### Extracted entries ###
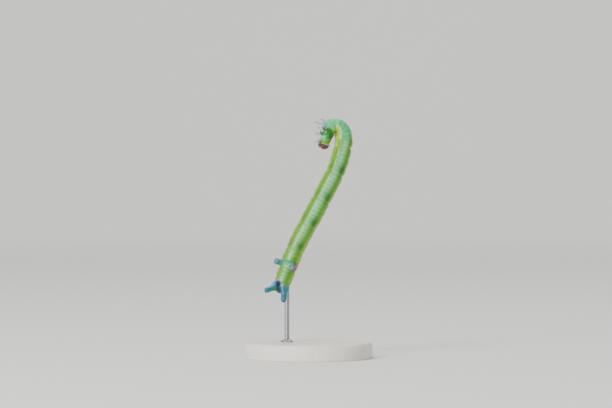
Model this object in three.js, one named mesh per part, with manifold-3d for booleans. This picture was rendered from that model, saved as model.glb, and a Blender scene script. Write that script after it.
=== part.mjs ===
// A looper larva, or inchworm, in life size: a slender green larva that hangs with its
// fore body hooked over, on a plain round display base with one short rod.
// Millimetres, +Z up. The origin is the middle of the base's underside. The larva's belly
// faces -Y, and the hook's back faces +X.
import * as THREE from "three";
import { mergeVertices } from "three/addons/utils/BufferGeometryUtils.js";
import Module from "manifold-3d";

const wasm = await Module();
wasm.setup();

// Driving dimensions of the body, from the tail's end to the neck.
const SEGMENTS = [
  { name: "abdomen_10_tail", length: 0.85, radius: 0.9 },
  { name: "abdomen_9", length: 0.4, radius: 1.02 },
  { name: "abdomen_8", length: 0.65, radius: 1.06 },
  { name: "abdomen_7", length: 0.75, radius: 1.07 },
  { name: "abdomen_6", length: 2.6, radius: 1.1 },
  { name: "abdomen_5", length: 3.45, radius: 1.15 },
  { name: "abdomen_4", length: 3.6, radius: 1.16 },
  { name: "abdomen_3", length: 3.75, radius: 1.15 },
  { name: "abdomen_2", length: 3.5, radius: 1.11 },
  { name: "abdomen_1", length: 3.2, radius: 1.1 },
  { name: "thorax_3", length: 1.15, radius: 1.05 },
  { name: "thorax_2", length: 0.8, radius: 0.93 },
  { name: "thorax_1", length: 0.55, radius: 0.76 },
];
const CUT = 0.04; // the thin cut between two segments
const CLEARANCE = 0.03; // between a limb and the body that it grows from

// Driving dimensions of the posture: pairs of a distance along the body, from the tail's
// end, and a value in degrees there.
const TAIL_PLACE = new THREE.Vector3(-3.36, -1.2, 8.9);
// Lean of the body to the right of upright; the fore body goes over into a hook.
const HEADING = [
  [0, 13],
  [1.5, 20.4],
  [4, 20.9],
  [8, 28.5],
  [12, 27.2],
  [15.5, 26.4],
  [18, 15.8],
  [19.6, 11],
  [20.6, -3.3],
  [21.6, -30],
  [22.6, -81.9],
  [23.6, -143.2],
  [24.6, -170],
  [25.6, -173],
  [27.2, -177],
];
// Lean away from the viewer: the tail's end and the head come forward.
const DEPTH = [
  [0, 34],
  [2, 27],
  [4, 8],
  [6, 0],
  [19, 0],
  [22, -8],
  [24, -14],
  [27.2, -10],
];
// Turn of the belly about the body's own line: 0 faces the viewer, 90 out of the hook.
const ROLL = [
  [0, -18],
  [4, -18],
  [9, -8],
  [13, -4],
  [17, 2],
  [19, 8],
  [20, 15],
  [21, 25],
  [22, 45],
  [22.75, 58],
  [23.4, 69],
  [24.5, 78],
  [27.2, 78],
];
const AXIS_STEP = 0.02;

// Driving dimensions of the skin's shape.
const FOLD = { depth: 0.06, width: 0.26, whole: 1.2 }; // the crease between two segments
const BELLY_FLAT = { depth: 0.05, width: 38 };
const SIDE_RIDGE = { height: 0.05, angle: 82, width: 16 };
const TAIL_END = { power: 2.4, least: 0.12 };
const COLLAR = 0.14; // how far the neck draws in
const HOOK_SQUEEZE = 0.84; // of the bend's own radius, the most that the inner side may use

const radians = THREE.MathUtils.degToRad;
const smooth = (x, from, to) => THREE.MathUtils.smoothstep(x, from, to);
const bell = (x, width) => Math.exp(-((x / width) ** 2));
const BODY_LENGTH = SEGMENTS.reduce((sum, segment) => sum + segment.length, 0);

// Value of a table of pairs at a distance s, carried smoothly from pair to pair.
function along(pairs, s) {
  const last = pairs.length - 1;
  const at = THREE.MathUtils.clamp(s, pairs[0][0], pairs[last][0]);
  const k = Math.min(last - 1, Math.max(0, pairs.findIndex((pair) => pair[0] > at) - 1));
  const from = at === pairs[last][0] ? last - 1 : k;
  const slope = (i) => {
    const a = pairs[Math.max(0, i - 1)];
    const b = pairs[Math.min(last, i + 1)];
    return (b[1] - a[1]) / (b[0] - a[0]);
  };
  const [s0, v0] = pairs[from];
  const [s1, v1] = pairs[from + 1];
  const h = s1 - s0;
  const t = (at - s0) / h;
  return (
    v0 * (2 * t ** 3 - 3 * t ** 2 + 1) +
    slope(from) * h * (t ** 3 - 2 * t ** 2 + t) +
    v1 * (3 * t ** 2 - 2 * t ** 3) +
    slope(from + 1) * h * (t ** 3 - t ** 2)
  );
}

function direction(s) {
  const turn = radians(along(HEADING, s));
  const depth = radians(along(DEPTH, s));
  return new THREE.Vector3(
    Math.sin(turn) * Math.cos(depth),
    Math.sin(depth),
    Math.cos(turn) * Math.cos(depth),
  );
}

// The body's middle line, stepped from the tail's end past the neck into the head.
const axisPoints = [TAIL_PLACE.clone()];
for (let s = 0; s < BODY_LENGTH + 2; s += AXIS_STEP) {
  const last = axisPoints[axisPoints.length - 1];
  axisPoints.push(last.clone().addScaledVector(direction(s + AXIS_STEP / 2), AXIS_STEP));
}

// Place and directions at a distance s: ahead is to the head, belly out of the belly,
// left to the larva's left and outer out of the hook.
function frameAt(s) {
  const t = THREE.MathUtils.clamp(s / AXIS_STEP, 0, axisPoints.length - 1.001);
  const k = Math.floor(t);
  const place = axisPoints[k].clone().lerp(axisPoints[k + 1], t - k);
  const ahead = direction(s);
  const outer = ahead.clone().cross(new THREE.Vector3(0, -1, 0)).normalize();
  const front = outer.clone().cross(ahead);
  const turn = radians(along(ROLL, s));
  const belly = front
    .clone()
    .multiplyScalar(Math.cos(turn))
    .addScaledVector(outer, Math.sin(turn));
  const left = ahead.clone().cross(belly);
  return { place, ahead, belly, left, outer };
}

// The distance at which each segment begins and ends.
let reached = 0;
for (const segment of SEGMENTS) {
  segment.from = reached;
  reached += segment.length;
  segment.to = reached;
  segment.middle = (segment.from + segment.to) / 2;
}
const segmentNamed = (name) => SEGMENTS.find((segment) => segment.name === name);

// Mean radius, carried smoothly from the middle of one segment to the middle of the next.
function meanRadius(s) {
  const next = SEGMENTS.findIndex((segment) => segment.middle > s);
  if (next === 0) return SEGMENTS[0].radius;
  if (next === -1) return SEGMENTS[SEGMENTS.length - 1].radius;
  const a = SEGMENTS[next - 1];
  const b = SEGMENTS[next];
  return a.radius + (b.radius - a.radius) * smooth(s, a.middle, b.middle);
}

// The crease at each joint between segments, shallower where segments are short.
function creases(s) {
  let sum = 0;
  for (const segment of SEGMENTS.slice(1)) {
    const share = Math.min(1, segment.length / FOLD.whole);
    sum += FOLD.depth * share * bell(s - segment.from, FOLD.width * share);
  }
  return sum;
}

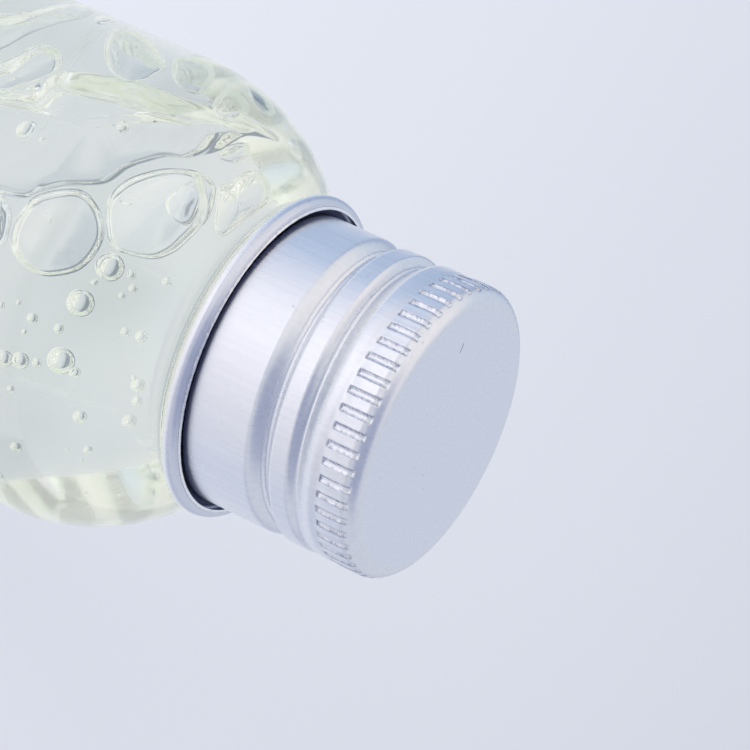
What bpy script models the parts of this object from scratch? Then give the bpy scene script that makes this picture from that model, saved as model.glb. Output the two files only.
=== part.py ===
###
→ **Exercise details**
Locate the line that contains "What bpy script", then please quote it and every line after it to the end of the entries above, exactly and with nothing else.

→ **Answer in full**
What bpy script models the parts of this object from scratch? Then give the bpy scene script that makes this picture from that model, saved as model.glb. Output the two files only.
=== part.py ===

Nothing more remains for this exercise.